Co-founder of the URC concept and Director of the Trace Center, the world's oldest research center on technology and disability (established 1971). Vanderheiden is a pioneer of digital accessibility whose work predates the personal computer era. He co-authored both versions of the Web Content Accessibility Guidelines (WCAG 1.0 and 2.0) and co-chaired the INCITS V2 committee that produced the original ANSI URC standards. His research at the University of Wisconsin-Madison laid the foundation for everything the Alliance built upon.

Gottfried Zimmermann

Technical Committee Chair of the Open URC Alliance and lead editor of ISO/IEC 24752. Zimmermann was the principal architect of the URC standard's technical specifications and guided the standard through multiple ISO revision cycles. He is now Director of the Competence Center for Digital Accessibility at Stuttgart Media University (Hochschule der Medien Stuttgart), where he continues research on inclusive design and accessible user interfaces.

Jan Alexandersson

President of the Open URC Alliance since its formal incorporation in 2011. Alexandersson served as Head of the Competence Center for Ambient Assisted Living (AAL) at DFKI in Saarbrücken, where the Alliance was headquartered.
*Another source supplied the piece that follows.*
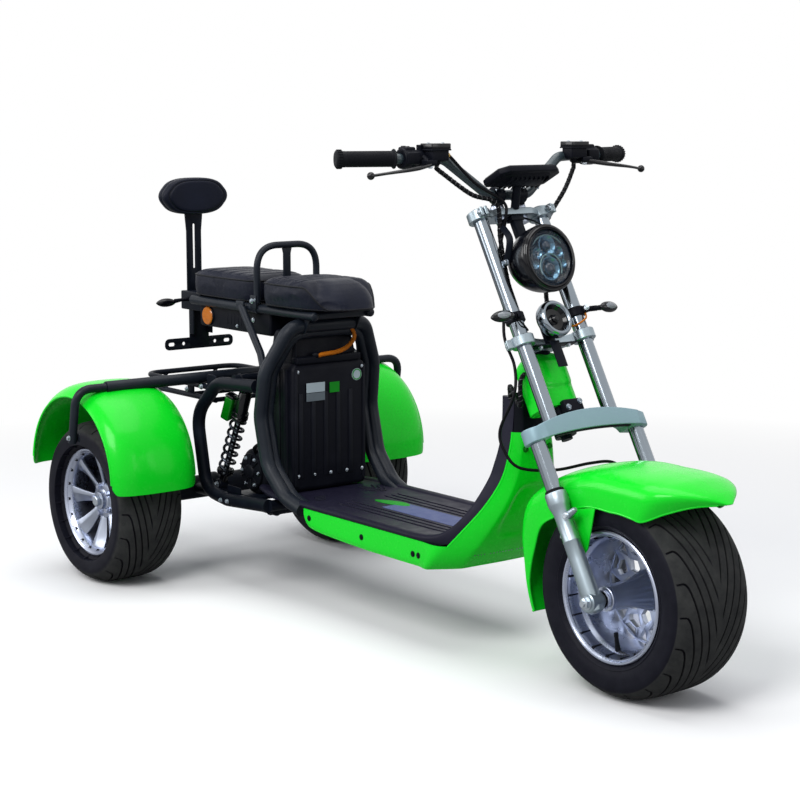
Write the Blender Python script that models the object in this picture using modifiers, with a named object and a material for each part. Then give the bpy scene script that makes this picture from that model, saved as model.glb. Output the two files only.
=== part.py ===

He oversaw the consortium's operations, managed industry partnerships, and coordinated the publication of the Alliance's Technical Reports.

Legal Notice

The Open URC Alliance e.V. was a registered association (eingetragener Verein) under German law, registered in Saarbrücken, Germany. The registered address was Auf den Hütten 16, D-66133 Saarbrücken. The association was dissolved in 2024.